Fig. 5—Developing Long Films
A reel should be prepared for drying the film. This can be made of small slats placed around two disks to form a drum (Fig. 6) about 1-1/2 ft. in diameter and 2-1/2 ft. long. After the film has been passed through the various solutions and is ready for drying, it is wound spirally around on the slats with the gelatine side out, and the whole hung up to dry.
Fig. 6—Drying Reel
Printing
The printing to make the transparency is accomplished by a very simple arrangement. The negative and positive films must be drawn through a space admitting light while their gelatine surfaces are in close contact. A box may be constructed in several ways, but the one shown in Fig. 7 illustrates the necessary parts and their relative positions.
Fig. 7—Printing Machine
The sprocket A is placed directly back of the opening B which may be regulated to admit the proper light. The sprocket can be purchased from a moving-picture stock house cheaply, but if the builder so desires, one can be made from wood turned up about 1 in. in diameter, or so that the circumference will receive sprockets at points 3/16 in. apart. The sprockets are made of metal pins driven into the wood. Two rows of them are placed around the wood cylinder about 1-1/8 in. apart.

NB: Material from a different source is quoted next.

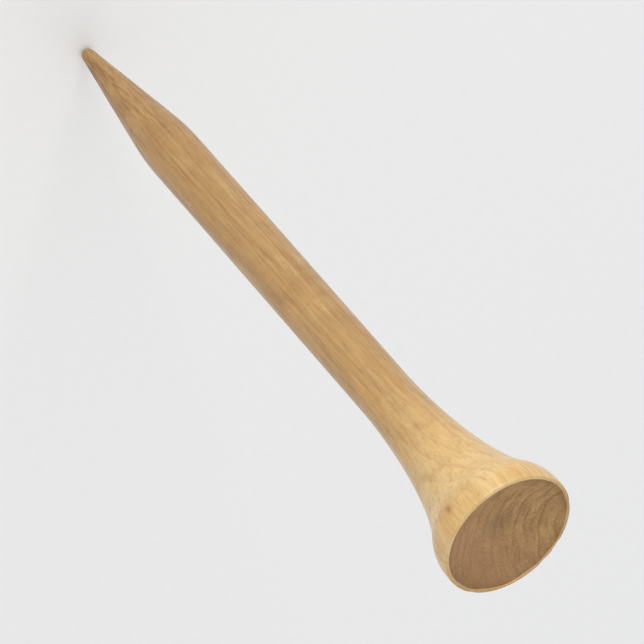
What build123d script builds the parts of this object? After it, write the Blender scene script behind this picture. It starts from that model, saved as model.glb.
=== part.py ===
from build123d import *
import os

os.makedirs("parts", exist_ok=True)

# A wooden golf tee: one peg turned from a single piece of birch, in a thin skin of clear lacquer.
# Units are millimetres. The tee stands upright on +Z, and the lowest spot of its point is the origin.

# Overall sizes, measured over the lacquer
overall_length = 69.85
head_diameter = 12.2
shank_diameter = 4.9
film_thickness = 0.08

# The point: a small rounded tip and a straight cone, blended into the shank
tip_radius = 0.55
cone_angle = 7.6
cone_blend = 30.0

# The head: a flare that swells out of the shank, a rounded shoulder, a short band and a rounded lip
flare_length = 19.7
flare_foot_pull = 4.5
flare_top_pull = 4.1
flare_angle = 31.0
shoulder_radius = 4.9
band_height = 0.72
lip_radius = 0.26

# The shallow dish that the ball rests over
cup_depth = 1.6

# Sizes of the bare wood, one film smaller all round
wood_foot = film_thickness
wood_top = overall_length - film_thickness
shank_radius = shank_diameter / 2 - film_thickness
band_radius = head_diameter / 2 - film_thickness
band_foot = wood_top - band_height
band_top = wood_top - lip_radius
cup_radius = band_radius - lip_radius
cup_floor = wood_top - cup_depth
flare_foot = wood_top - flare_length


def tee_section(skin):
    """Half of the tee's section, with radius along X and height along Y, grown outwards by skin."""
    side = shank_radius + skin
    with BuildSketch() as section:
        with BuildLine():
            tip = JernArc(
                start=(0, wood_foot - skin),
                tangent=(1, 0),
                radius=tip_radius + skin,
                arc_size=90 - cone_angle,
            )
            shank_side = Line((side, 0), (side, flare_foot), mode=Mode.PRIVATE)
            cone = IntersectingLine(tip @ 1, tip % 1, shank_side)
            Line(cone @ 1, (side, flare_foot))
            band = Line((band_radius + skin, band_foot), (band_radius + skin, band_top))
            shoulder = JernArc(
                start=band @ 0,
                tangent=(0, -1),
                radius=shoulder_radius + skin,
                arc_size=-flare_angle,
            )
            Bezier(
                shoulder @ 1,
                shoulder @ 1 + (shoulder % 1) * flare_top_pull,
                (side, flare_foot + flare_foot_pull),
                (side, flare_foot),
            )
            lip = JernArc(start=band @ 1, tangent=(0, 1), radius=lip_radius + skin, arc_size=90)
            cup = TangentArc((0, cup_floor), lip @ 1, tangent=(1, 0))
            Line(cup @ 0, tip @ 0)
        make_face()
        cone_top = section.vertices().sort_by_distance(cone @ 1)[0]
        fillet(cone_top, radius=cone_blend + skin)
    return section.sketch


# The turned body: the bare wood's section spun about the tee's axis
with BuildPart() as turned_body:
    with BuildSketch(Plane.XZ):
        add(tee_section(0))
    revolve(axis=Axis.Z)
turned_body.part.label = "turned_body"
export_step(turned_body.part, "parts/turned_body.step")


# The lacquer: the section grown by one film, less the wood and less everything over the bare cup
with BuildPart() as lacquer_film:
    with BuildSketch(Plane.XZ):
        add(tee_section(film_thickness))
        add(tee_section(0), mode=Mode.SUBTRACT)
        with Locations((0, cup_floor)):
            Rectangle(
                cup_radius,
                overall_length - cup_floor,
                align=(Align.MIN, Align.MIN),
                mode=Mode.SUBTRACT,
            )
    revolve(axis=Axis.Z)
lacquer_film.part.label = "lacquer_film"
export_step(lacquer_film.part, "parts/lacquer_film.step")
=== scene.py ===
import math
import random

import bpy
import numpy as np
from mathutils import Matrix, Vector, noise


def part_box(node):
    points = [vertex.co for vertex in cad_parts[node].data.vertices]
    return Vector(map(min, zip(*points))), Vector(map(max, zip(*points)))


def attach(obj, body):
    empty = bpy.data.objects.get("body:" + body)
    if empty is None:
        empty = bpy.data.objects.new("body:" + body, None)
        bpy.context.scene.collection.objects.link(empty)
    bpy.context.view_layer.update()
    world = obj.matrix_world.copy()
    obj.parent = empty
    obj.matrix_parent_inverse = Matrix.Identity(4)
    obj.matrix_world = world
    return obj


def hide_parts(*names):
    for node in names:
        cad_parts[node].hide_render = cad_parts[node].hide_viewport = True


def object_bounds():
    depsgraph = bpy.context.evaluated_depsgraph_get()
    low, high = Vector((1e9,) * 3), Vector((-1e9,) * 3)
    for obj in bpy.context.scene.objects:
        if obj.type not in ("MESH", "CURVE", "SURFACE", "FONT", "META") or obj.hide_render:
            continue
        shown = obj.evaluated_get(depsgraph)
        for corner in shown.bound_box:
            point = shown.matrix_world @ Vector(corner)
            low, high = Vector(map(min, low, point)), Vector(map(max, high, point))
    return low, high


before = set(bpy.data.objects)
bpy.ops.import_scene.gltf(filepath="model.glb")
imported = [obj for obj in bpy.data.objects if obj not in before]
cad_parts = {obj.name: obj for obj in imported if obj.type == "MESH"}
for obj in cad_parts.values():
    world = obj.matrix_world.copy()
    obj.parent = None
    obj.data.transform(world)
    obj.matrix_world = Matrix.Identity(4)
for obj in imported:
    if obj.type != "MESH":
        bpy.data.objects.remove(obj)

# A wooden golf tee: a peg turned from one piece of birch, under a thin worn skin of clear lacquer.
# Lengths of the tee are millimetres, and MM turns them into metres. The studio is in metres.

cad_low, cad_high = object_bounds()
MM = 0.001
SEED = 46

# Sizes that the frame gives. The bowed head is drawn a little narrower, to stay inside the frame's box
HEAD_MARGIN = 0.012
TEE_LENGTH = cad_high.z / MM
HEAD_RADIUS = min(cad_high.x, cad_high.y) / MM - HEAD_MARGIN
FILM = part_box("turned_body")[0].z / MM

# The outline under the lacquer's surface, the same shape as the frame's
TIP_RADIUS = 0.63
CONE_ANGLE = math.radians(7.6)
CONE_BLEND = 30.0
SHANK_RADIUS = 2.44
FLARE_LENGTH = 19.7
FLARE_FOOT_PULL = 4.5
FLARE_TOP_PULL = 4.1
FLARE_ANGLE = math.radians(31)
SHOULDER_RADIUS = 4.98
BAND_HEIGHT = 0.72
LIP_RADIUS = 0.28
CUP_DEPTH = 1.6

# How finely the pieces are turned into meshes
SIDES = 224
FINE_STEP = 0.06
COARSE_STEP = 0.22
HIDDEN_STEP = 1.2
HIDDEN_LIP_STEP = 0.12
HIDDEN_LIP_HEIGHT = 1.5
FINE_BELOW_RIM = 0.6
FINE_FADE = 2.5
WOOD_SINK = 1.05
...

The cylinder is provided with a small metal shaft at each end which turns in round holes or bearings in the sides of the box. One of the shafts should project through the side of the box and have a grooved wheel, C, attached. The sprocket cylinder is driven by a smaller grooved wheel or pulley, D, to which a crank is attached for turning. The relative sizes of these wheels are determined by the speed of the exposure and the kind of light used. A 3-in. or 4-in. wheel on the cylinder sprocket shaft, driven by a pulley about 1 in. in diameter, will be suitable under ordinary circumstances. The opening B may be adjusted by two metal slides which fit tightly in metal grooves fastened to the wood front. The metal grooves and slides can be made of tin and painted a dead black. The films after passing over the sprocket, fall into the bottom of the box, or, if very long films are to be made, the instrument can be used in the dark room and the light admitted only to the opening B, then the ends can be dropped into a basket or other receptacle at the bottom and the unprinted portions carried on reels above the box.